It might be that your TCP receive window size is not at its optimal value! Tuning it is the single most important thing towards optimizing your Internet connection settings.
Download registry files.
Broadband Internet Speed test.
So what is this TCP receive window size, why does it matter, and how can I
change it?
The TCP receive window is the amount of unacknowledged data between the sender
and the receiver. If the window size is set at 16KB, the sender waits
after sending 16KB, until the receiver has acknowledged that it has
received the data. Only then will the sender start transmitting data
again. If the transmission delay between the sender and the receiver
is very high, this will result in very slow throughput. Both sender
and receiver will spend most of the time waiting for data in transmission
between the hosts.
In order to improve throughput the window size needs to be set at a high
enough value, that will enable the sender to keep transmitting data at
all time. The TCP receive window is an upper bound on the amount of data that
will be allowed to be in the pipe between the sending and receiving host.
The actual window size varies throughout the session. The TCP protocol uses
something called slow start, meaning the sender will start sending
a small amount of data at first, until it receives an acknowledgement message
from the receiver. The sender will then try to send larger and larger chunks
of data, until the pipe between sender and receiver becomes full, at which
point the window size is made smaller, and data starts flowing again, and
the window size can be increased again. This cycle of expanding and shrinking
continues throughout the session to make sure the connection is working at
its maximum.
However, there's a hard limit of the window size! The receiver tells the sender
its maximum TCP receive window size, and this sets an upper bound of the connection,
regardless of the actual bandwidth available on the network.

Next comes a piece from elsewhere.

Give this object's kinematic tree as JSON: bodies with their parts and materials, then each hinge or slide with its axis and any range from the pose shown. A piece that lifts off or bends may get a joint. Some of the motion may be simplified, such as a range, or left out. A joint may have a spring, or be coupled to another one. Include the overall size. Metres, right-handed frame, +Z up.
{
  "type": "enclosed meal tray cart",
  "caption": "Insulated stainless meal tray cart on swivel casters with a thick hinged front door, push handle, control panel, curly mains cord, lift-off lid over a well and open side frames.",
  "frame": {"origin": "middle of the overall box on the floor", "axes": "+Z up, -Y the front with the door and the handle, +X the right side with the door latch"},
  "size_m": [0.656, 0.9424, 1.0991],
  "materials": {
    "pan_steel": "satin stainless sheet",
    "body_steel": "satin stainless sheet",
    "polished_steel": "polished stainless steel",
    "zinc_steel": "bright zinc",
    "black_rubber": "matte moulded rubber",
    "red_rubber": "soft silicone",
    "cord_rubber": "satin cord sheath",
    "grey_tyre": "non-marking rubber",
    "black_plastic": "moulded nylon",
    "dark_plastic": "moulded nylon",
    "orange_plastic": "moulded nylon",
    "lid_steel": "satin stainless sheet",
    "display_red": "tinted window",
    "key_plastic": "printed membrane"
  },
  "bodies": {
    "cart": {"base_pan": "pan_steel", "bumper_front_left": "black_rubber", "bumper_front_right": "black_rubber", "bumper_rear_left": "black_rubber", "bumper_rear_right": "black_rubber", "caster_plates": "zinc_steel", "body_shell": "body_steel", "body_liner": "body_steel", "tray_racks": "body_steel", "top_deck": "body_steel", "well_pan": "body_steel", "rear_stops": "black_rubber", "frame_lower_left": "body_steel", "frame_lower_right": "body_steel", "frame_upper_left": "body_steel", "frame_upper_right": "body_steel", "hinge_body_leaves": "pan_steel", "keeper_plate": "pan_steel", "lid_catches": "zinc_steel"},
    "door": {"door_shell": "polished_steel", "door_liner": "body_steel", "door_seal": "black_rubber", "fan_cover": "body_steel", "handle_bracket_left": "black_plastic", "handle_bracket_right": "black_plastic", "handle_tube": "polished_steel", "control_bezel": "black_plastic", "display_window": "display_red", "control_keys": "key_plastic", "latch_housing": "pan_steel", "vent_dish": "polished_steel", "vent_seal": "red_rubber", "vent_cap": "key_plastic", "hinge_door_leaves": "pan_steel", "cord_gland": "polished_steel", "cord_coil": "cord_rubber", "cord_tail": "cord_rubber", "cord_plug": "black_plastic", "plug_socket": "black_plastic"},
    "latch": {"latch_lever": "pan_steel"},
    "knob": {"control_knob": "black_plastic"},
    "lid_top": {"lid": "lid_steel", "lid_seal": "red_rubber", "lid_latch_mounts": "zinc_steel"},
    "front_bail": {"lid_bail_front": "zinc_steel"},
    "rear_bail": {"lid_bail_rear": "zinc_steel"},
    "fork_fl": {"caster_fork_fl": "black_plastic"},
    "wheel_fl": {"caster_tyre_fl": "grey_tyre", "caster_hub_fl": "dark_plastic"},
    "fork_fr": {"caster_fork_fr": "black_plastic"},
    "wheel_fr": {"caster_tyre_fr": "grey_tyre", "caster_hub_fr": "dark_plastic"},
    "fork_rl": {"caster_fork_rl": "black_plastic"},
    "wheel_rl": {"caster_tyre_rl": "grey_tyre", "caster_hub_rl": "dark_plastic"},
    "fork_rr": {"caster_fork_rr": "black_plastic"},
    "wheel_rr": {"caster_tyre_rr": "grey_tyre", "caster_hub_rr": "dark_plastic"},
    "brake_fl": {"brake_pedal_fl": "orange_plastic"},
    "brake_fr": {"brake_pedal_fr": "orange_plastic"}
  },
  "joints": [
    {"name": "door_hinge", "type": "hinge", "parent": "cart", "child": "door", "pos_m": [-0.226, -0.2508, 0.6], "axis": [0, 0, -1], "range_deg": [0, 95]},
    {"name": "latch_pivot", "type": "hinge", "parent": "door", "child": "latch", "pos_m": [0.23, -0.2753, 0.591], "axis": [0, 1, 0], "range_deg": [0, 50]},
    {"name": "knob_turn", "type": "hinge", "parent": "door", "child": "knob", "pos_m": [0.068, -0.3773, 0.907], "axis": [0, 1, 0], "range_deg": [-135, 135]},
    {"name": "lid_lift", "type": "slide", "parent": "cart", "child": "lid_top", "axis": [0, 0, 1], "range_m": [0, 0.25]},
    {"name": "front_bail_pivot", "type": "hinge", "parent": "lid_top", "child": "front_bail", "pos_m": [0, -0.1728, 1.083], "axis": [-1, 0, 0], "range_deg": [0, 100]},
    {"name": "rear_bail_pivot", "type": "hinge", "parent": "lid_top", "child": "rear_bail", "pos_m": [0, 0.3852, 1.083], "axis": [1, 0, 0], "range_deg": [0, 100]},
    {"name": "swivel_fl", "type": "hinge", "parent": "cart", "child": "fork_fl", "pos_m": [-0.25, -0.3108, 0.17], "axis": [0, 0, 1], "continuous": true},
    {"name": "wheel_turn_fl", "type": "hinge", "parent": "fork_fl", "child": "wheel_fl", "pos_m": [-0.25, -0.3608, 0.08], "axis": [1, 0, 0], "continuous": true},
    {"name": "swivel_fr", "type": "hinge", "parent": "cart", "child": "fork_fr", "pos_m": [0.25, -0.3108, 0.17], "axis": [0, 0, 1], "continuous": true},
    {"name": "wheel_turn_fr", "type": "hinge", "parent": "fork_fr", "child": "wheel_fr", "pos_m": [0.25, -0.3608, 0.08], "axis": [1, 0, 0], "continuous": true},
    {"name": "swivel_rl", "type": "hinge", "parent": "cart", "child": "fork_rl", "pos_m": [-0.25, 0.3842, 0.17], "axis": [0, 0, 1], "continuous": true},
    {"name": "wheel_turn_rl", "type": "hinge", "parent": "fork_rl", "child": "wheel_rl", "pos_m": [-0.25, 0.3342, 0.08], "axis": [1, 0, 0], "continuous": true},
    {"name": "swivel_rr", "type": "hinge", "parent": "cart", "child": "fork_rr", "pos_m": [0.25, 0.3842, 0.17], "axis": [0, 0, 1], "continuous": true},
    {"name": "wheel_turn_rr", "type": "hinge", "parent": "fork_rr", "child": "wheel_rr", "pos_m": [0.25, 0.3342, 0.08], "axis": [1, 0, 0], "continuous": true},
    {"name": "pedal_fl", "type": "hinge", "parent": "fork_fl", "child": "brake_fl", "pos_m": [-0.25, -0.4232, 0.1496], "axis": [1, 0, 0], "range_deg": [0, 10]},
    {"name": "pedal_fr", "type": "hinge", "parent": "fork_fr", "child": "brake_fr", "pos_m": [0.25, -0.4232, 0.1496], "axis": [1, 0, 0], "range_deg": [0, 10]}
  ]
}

Can I do anything about this, and how?
The most common direction for data to flow is from a remote host to your
computer. This makes the remote host the sender, and your computer the
receiver. Since it's the receiver that sets the upper bound for the throughput,
by its advertising the maximum TCP receive window size, any changes you make
on your end to the recieve window size will affect the throughput you see.
And yes, you can change this value on your computer!
In most cases, the link between you and your ISP is the slowest link of the
network, no matter what site on the Internet you are trying to reach. Therefore
any calculations that involve bandwidth values should use the specification
your ISP provides.
A lot of Internet sites, due to the global nature of the Internet, will be quite
far from where you are located. This will cause a long round-trip delay, that is
the time it takes for messages to travel from your computer to the remote
Internet site, and back to you.
So how big should the TCP receive window size be?
The calculation is simple:
receive window size = bandwidth * delay
While you were loading this page we tried to measure the round trip
delay from our server to your computer, but unfortunately we were not able
to do this. Therefore we will use the hypothetical value of 100 ms.
Let's say you have a WAN connection with a nominal 1544 kbps bandwidth available, and
the delay to the host you want to download from is 100 ms.
Using the algorithm above the TCP receive window size should be at least
1544000 bits/second * 0.1 seconds = 154400 bits = 19 KB
If you have a WAN connection with a nominal 10 Mbps bandwidth available, with
the same delay, the algorithm gives a TCP receive window size of at least
10 Mbps * 100 ms = 122 KB
Now, depending on your delay to our server, and of course the bandwidth you
have available, you may or may not get a reasonable figure using this
algorithm. If you have very high latency on your link you may get an
extremely large value. So are there any negative issues with a large window
size?
You might think that if everyone on the Internet pushed their window sizes
to 128 KB for instance, Bad Things will happen. The TCP algorithm is smarter
than that. The window size is only an upper bound. The sender slowly increases
the size of its transmit window. If packet loss is detected by the server it
uses that as an indication that the window size is too large, and reduces it.
The system is self adjusting, and setting the window size to a large value will
not have any negative affects on the network.
Setting the window size at a large value will not negatively affect connections
with low latency (small delay). Again, the slow start component of TCP will
make sure that the session is working at the maximum of either the bandwidth
available or the TCP receive window size, whatever limit is hit first.
The only negative affect is the memory allocation on your computer. This may
degrade performance on computers with low memory configuration. But RAM is
cheap, and on a system with 128 MB of memory or more, it's unlikely that there
will be a lack of resources with a larger TCP receive window size.